Let’s take the example of a school. How can you really expect to measure the value of a well designed school? You can look at exam results before and after but how can you prove the design of the school had anything to do with a higher level of attainment? Who is to say how much was down to the excellence of the head, a reinvigorated body of teachers, more motivated or more able children? But ask the children and the teachers if they think their beautifully designed building has made them feel more proud of belonging to their school community, made them feel more valued and respected as individuals, put a spring into their step as they cross the threshold, made them more inclined to learn - I bet the answer would be an emphatic yes.

Design expresses and reflects the values of an organisation; it creates a sense of identity, a sense of belonging

Another oft-repeated question is: what is more valuable - a well designed school or a great teacher? The obvious answer, it is implied, is the latter as it is of course quite possible to have a great school in a rubbish building. But the reality is you are never presented with such a stark dilemma - the difference in capital outlay is simply incomparable - so it is an altogether immature hypothesis. However if you had the choice, and you always do, would you pick a good, bad or average teacher? Ditto with an architect.

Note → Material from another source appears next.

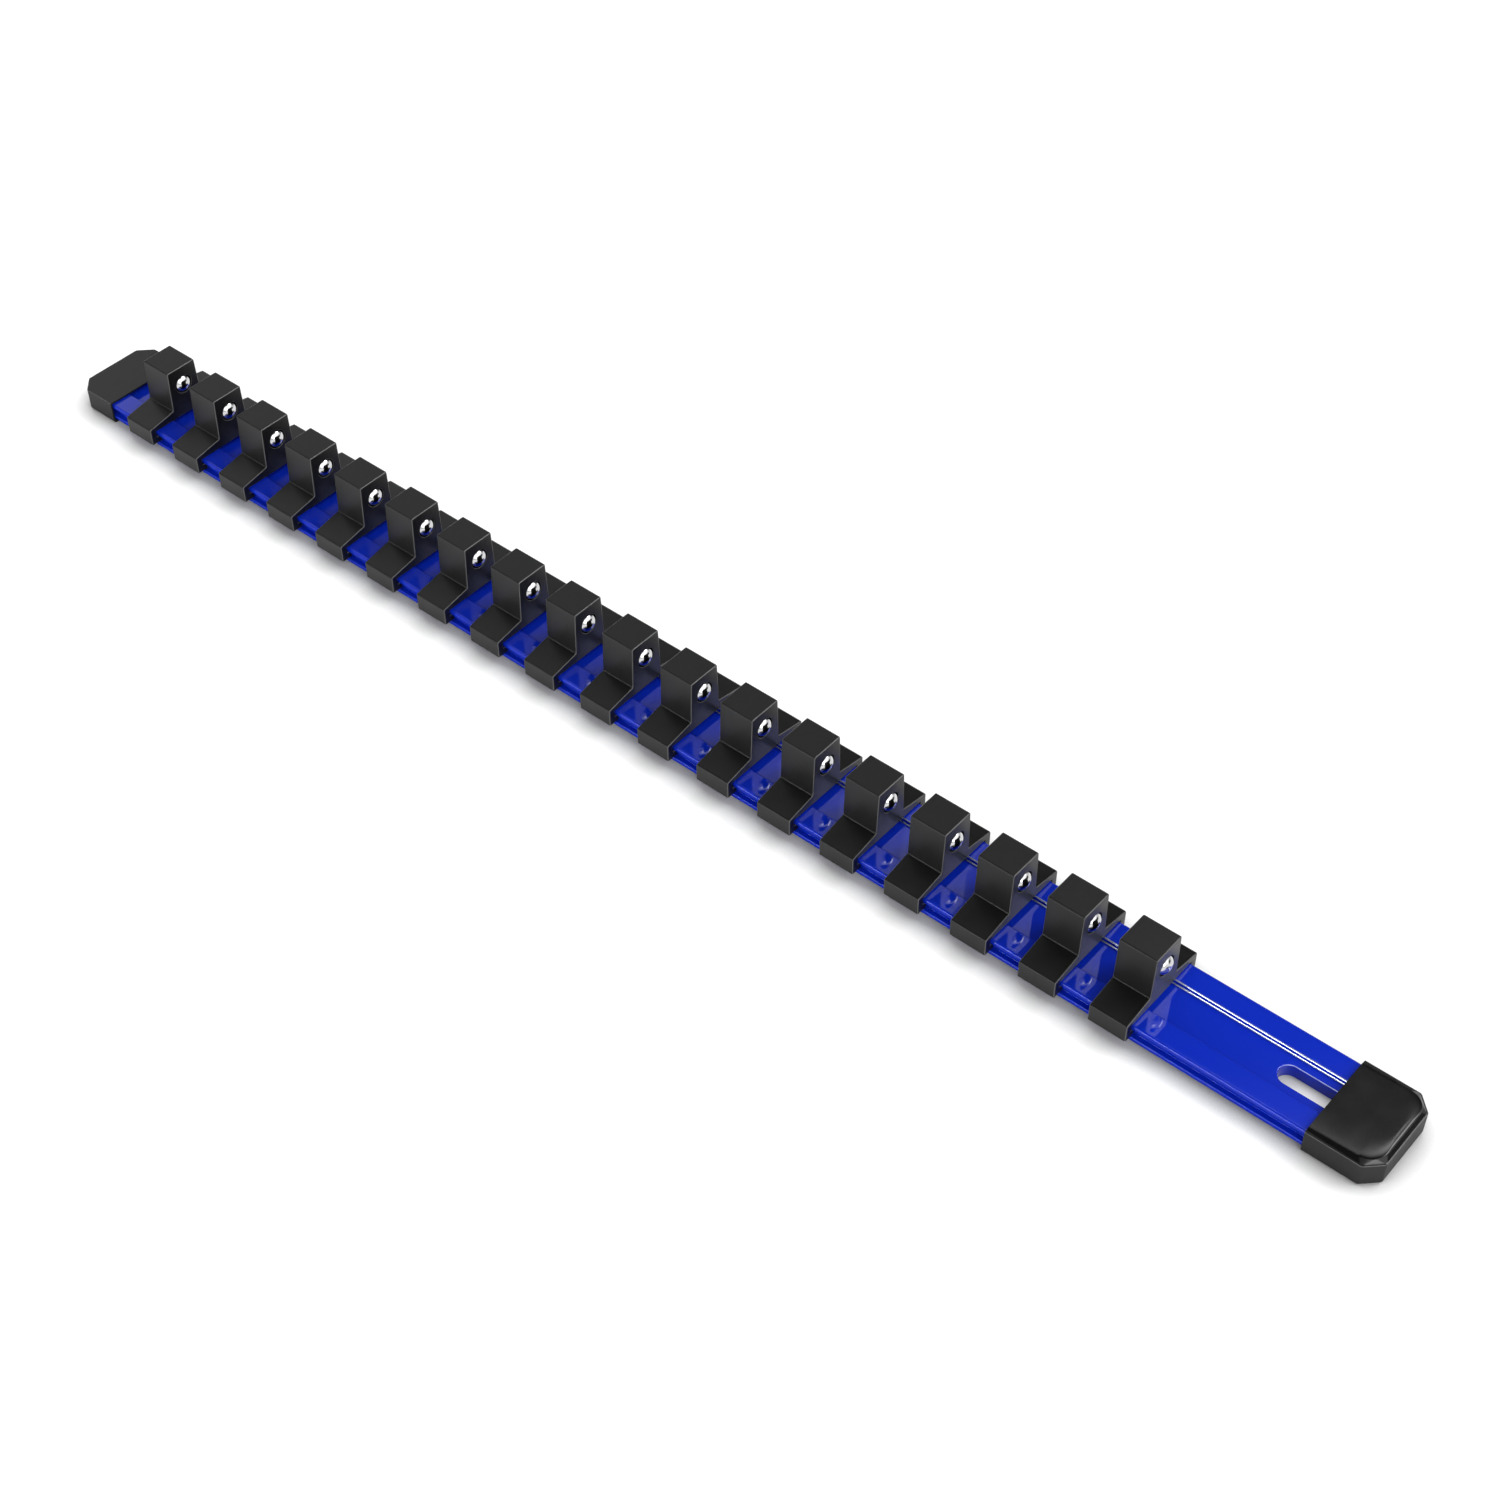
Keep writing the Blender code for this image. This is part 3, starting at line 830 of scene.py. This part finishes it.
def black_moulding(name, plastic, highlight_share):
    """Fine-grained black plastic, with a painted highlight in grey on the edges that the given
    share picks.
    """
    level, (top, ends, sides), gloss = plastic
    made = Shading(name)
    made.set("Specular IOR Level", gloss)
    cloud = made.noise(*MOULDED_CLOUD)
    shades = [grey(level * (1 + change)) for change in (-CLOUD_LEVEL_SPREAD, CLOUD_LEVEL_SPREAD)]
    black = made.varied(cloud, shades)
    # Painted highlight: the edges that the share picks turn grey
    made.set("Base Color", made.mixed(highlight_share(made), black, grey(EDGE_HIGHLIGHT_LEVEL)))
    endways = made.squared(made.part("Normal", "X"))
    walls = made.mapped(endways, 0.0, 1.0, sides, ends)
    upright = made.squared(made.part("Normal", "Z"))
    rough = made.mapped(upright, 0.0, TOP_FACE_FROM, walls, top)
    change = made.ranged(cloud, -CLOUD_ROUGHNESS_SPREAD, CLOUD_ROUGHNESS_SPREAD)
    made.set("Roughness", made.calculated("ADD", rough, change))
    made.bump(made.noise(*MOULDED_GRAIN), MOULDED_GRAIN_HEIGHT)
    return made.material


def clip_edge_highlight(made):
    """Where the painted highlight goes: the rounded edges of both faces of a clip."""
    return made.edge_share("X")


def cap_crease_highlight(made):
    """Where the painted highlight goes: the crease round the top of a cap's walls."""
    crease = CAP_TOP - CAP_CREASE_RADIUS / 2
    at_crease = made.nearness("Z", crease, CAP_CREASE_RADIUS)
    return made.calculated("MULTIPLY", made.edge_share("Z"), at_crease)


def bare_steel(name, marks, roughness, shades):
    """Bare metal whose working marks vary its roughness and its shade."""
    made = Shading(name)
    made.set("Metallic", 1.0)
    marks = made.noise(*marks)
    made.set("Roughness", made.ranged(marks, *roughness))
    made.set("Base Color", made.varied(marks, shades))
    return made.material


def make_floor():
    """A white floor that keeps the object's soft shadow, with a painted contact shadow, and clears
    to pure white in the picture.
    """
    made = Shading("floor")
    made.set("Base Color", grey(FLOOR_LEVEL))
    made.set("Roughness", 1.0)
    made.set("Specular IOR Level", 0.0)
    made.set("Emission Color", WHITE)
    rays = made.add("ShaderNodeLightPath").outputs
    seen = rays["Is Camera Ray"]
    for mirror_ray in ("Is Glossy Ray", "Is Transmission Ray"):
        seen = made.calculated("MAXIMUM", seen, rays[mirror_ray])
    contact = made.add("ShaderNodeAmbientOcclusion", samples=CONTACT_SAMPLES)
    made.give(CONTACT_REACH, contact.inputs["Distance"])
    made.give(CONTACT_LEAN, contact.inputs["Normal"])
    # Painted contact shadow: the added light fades where the object closes the leaned half sphere
    lift = made.mapped(contact.outputs["AO"], *CONTACT_SHARES, 0.0, FLOOR_LIFT)
    # Painted pool of light on the floor under the hanging slot
    pool = SLOT_POOL_LIFT
    for axis, middle, reach in SLOT_POOL:
        near = made.nearness(axis, middle, reach, kind="SMOOTHSTEP")
        pool = made.calculated("MULTIPLY", near, pool)
    total = made.calculated("ADD", lift, pool)
    made.set("Emission Strength", made.calculated("MULTIPLY", seen, total))

    shape = bmesh.new()
    bmesh.ops.create_grid(
        shape, x_segments=FLOOR_STEPS, y_segments=FLOOR_STEPS, size=FLOOR_REACH,
    )
    floor = new_object("floor", mesh_from("floor", shape))
    floor.data.materials.append(made.material)


def sky_curve(made):
    """The studio's light by height, as a curve of straight lines over the direction's Z."""
    ramp = made.add("ShaderNodeFloatCurve")
    made.give(made.part("Generated", "Z"), ramp.inputs["Value"])
    curve = ramp.mapping.curves[0]
    ramp.mapping.use_clip = False
    places = [(math.sin(math.radians(height)), level) for height, level in SKY_BY_HEIGHT]
    first, last = curve.points
    first.location = places[0]
    last.location = (1.0, places[-1][1])
    for place in places[1:]:
        curve.points.new(*place)
    for point in curve.points:
        point.handle_type = "VECTOR"
    ramp.mapping.update()
    return ramp.outputs["Value"]


def make_world():
    """A plain soft studio: bright walls under a dark ceiling, with a few soft patches."""
    world = bpy.data.worlds.new("studio")
    bpy.context.scene.world = world
    made = Nodes(world)
    light = sky_curve(made)
    for azimuth, height, inner, outer, change in SKY_PATCHES:
        turn = math.radians(azimuth)
        tilt = math.radians(height)
        middle = (math.cos(tilt) * math.cos(turn), math.cos(tilt) * math.sin(turn), math.sin(tilt))
        dot = made.add("ShaderNodeVectorMath", operation="DOT_PRODUCT")
        made.give(made.coordinates.outputs["Generated"], dot.inputs[0])
        made.give(middle, dot.inputs[1])
        patch = made.mapped(
            dot.outputs["Value"], math.cos(math.radians(outer)), math.cos(math.radians(inner)),
            1.0, 1.0 + change, kind="SMOOTHSTEP",
        )
        light = made.calculated("MULTIPLY", light, patch)
    background = made.tree.nodes["Background"]
    made.give(WHITE, background.inputs["Color"])
    made.give(light, background.inputs["Strength"])


def make_key():
    light = bpy.data.lights.new("key", "SUN")
    light.energy = KEY_STRENGTH
    light.angle = KEY_SPREAD
    new_object("key", light).rotation_euler = KEY_FROM.to_track_quat("Z", "Y").to_euler()


def make_camera():
    lens = bpy.data.cameras.new("photo_camera")
    lens.lens = CAMERA_LENS
    lens.sensor_width = CAMERA_SENSOR
    lens.clip_start = CAMERA_NEAREST
    lens.clip_end = CAMERA_FARTHEST
    camera = new_object("photo_camera", lens)
    forward = CAMERA_FORWARD.normalized()
    right = (CAMERA_RIGHT - forward * CAMERA_RIGHT.dot(forward)).normalized()
    up = right.cross(forward)
    turned = Matrix((right, up, -forward)).transposed().to_4x4()
    camera.matrix_world = Matrix.Translation(CAMERA_PLACE) @ turned
    bpy.context.scene.camera = camera


make_rail(blue_anodised())
make_clips(
    black_moulding("black_plastic", CLIP_PLASTIC, clip_edge_highlight),
    bare_steel("chrome_steel", STEEL_MARKS, STEEL_ROUGHNESS, STEEL_SHADES),
    bare_steel("spring_wire", WIRE_MARKS, WIRE_ROUGHNESS, WIRE_SHADES),
)
make_caps(black_moulding("black_cap_plastic", CAP_PLASTIC, cap_crease_highlight))
make_floor()
make_world()
make_key()
make_camera()
bpy.context.scene.view_settings.view_transform = "Standard"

Take another example - an office building. Are the unexpectedly high profits of an organisation down to the brand new building that has been designed around the particular needs of the business? Difficult to say really with any degree of scientific accuracy. The ethos and culture of the company are obviously strong factors in attracting and retaining the best talent. And people are generally very adaptive - they will tolerate banal surroundings if they are rewarded well both materially and in terms of job satisfaction and motivation. But a great building is a hugely important contributory factor. It expresses and reflects the values of an organisation; it creates a sense of identity, a sense of belonging. The way it is configured sets up communication networks that could lead to unexpected encounters. The design of a building has the capacity to generate new ideas that will contribute to the success of a business and establish new patterns of working. Any CEO worth their salt will understand instinctively the value of this without needing the crutch of a measuring stick. It’s lack of confidence and a lack of belief in your own powers of judgement that sends people looking for measureable data.

The same is true of cities. The way a city evolves, its capacity for change and renewal, the communication networks between buildings, the public spaces - these are all designed, historically or contemporaneously and are what make cities successful. Not to mention the buildings themselves. They can define a city - think Eiffel Tower, Bilbao’s Guggenheim, the Sydney Opera House - they all generate incalculable income, even if it is hard to measure.

And what about the cultural value to society? Many column inches have been written about this because it is often presented as an either/or option. A new hospital or subsidy to the arts? This is not the right question and quite frankly not even a valid question. Of course you have to make value judgments and I’m not for one moment suggesting that all things cultural are good - there’s good and bad culture just like everything else. But there is the money for both; it’s simply how you present and argue it economically and politically.

Questioning the value of design, as though it were an optional extra is like questioning the value of thinking. It goes without saying that poor design is a poor investment - but who in their right mind would opt for poor design? How many times do we have to remind people that good design costs the same to commission as bad design? Well, perhaps not strictly true but the difference in the context of overall spend over the lifetime of a building is infinitesimal.

Design touches on the most fundamental aspect of what it is to be human; it embodies cultural and social meaning, provokes emotion, changes the way we interact, changes the way we see ourselves and the way others see us. That’s the value of design and it’s why I became an architect. So let’s just forget this measuring thing.